Monster Hunter Stories is a friendlier spin-off of the Monster Hunter series. Literally, since that is a big part of the actual game. Rather than a Hunter, you are a Rider. This means you abduct eggs from monsters’ nests, take them back to a town or safe haven, hatch them so the baby likely imprints on and bonds with you, then head out into the field to defeat other monsters with their aid. So you’re spending much of your time finding new friends. Even though this does mean the game feels entirely different, it doesn’t completely detach from the original series. Plenty of staples return in some form.
The monsters themselves are a big one. The babies you end up befriending and working alongside are miniature versions of the baddies you remember from the main Monster Hunter games and ones you will fight in Monster Hunter Stories’ world. There are over 70 “monsters” to recruit. They all behave exactly the way you remember from the main series, which is actually rather thrilling. I was quite excited to have a Khezu, Lagombi, and Nerscylla on my side early on, and even characters like the Kirin and Lagiacrus look impressive in these smaller takes of their greater selves. The standard versions also look and behave similarly, making it fun to see all of them in the wild and in battles.
Monster Hunter Stories’ world looks very much like the ones we’ve seen in main games. Hakum Village and Gildegaran are colorful, vibrant, and bustling with activity. They have the same sorts of facilities we would expect, with the main town having an actual Hunter’s Guild. We can pray at a pot for experience boosts and other bonuses, buy items and equipment, fast travel to other locations, take quests from billboards, and of course manage our Monsties. Once we head out into the world, we can explore various biomes. Monsters are roaming the field, with some relaxing or getting into fights with their natural enemies. We can climb and jump to new heights, provided the right Monstie is with us. It does a good job of feeling alive, like we are actually stepping into a realistic ecosystem, just as normal Monster Hunter games do.

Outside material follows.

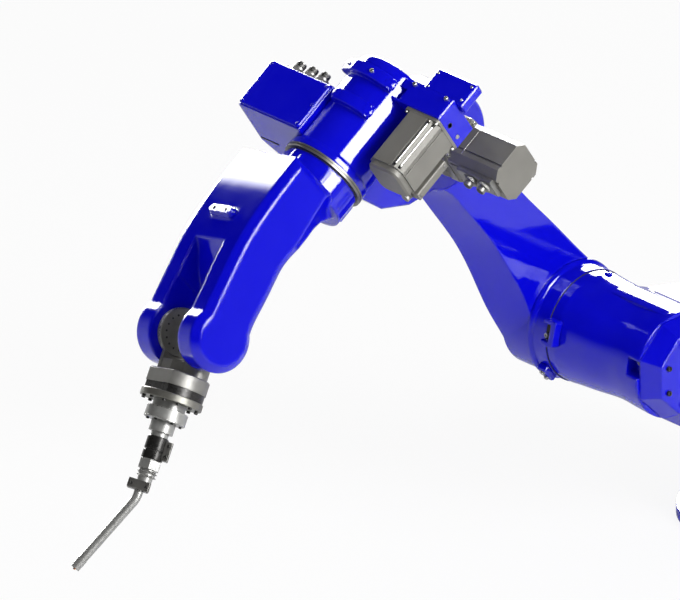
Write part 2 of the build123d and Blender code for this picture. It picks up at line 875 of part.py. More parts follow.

Heading out into this wild world means also coming across plenty of different materials. There are lots of gathering opportunities, with Monster Hunter Stories not requiring things like bug nets, fishing poles, and pickaxes to accumulate various items. You can run up, grab what you need, and go. There are plenty of recipes, just as there are in Monster Hunter, with players able to combine items to make things like paintballs and potions in the field. Food can be prepared in this Combine menu too, to provide experience boosts to monsters in the party. Once you reach Gildegaran, you can begin taking on quests to forge weapons and armor. Every time you defeat a major monster, you may have an opportunity to come back and use its parts to make Great Swords, Swords and Shields, Hammers, Hunting Horns, and armor suits inspired by them. In fact, equipping such sets while that Monstie is at your side in battle can offer bonuses since you are then in-synch. Though, you can also purchase full armor sets, with the Bnahabra being one of the first available. Once you have a weapon or armor you like, you can continue to invest in it, upgrading it, so you can stick with something you love.
Even some parts of the battle feel a little familiar. Obviously, Monster Hunter Stories is different. This is a turn-based battle system with an attack triangle where speed trumps power, power bests technical, and technical outdoes speed. Still, some things remain the same. In matches against major opponents, you may have the option of targeting specific body parts. Removing that will disable a specific enemy attack and give you more items. You can down a monster, again giving you a chance at getting more items. The various bombs still exist to inflict status effects. There are even paintballs to use on major enemies with low health, in the hopes of getting them to retreat to a den where you can steal their eggs and finish the job. The spirit is there, even if the exact methods differ.
Monster Hunter Stories is an entirely new thing. It can feel very different when you play. Yet, it never feels truly foreign. There is so much here that calls back to the series we know and love. It is very thoroughly Monster Hunter, even if we aren’t Hunters in it. All of the things you know and love from the original series appear in small ways. These callbacks make it all the more appealing.
Monster Hunter Stories is available for the Nintendo 3DS.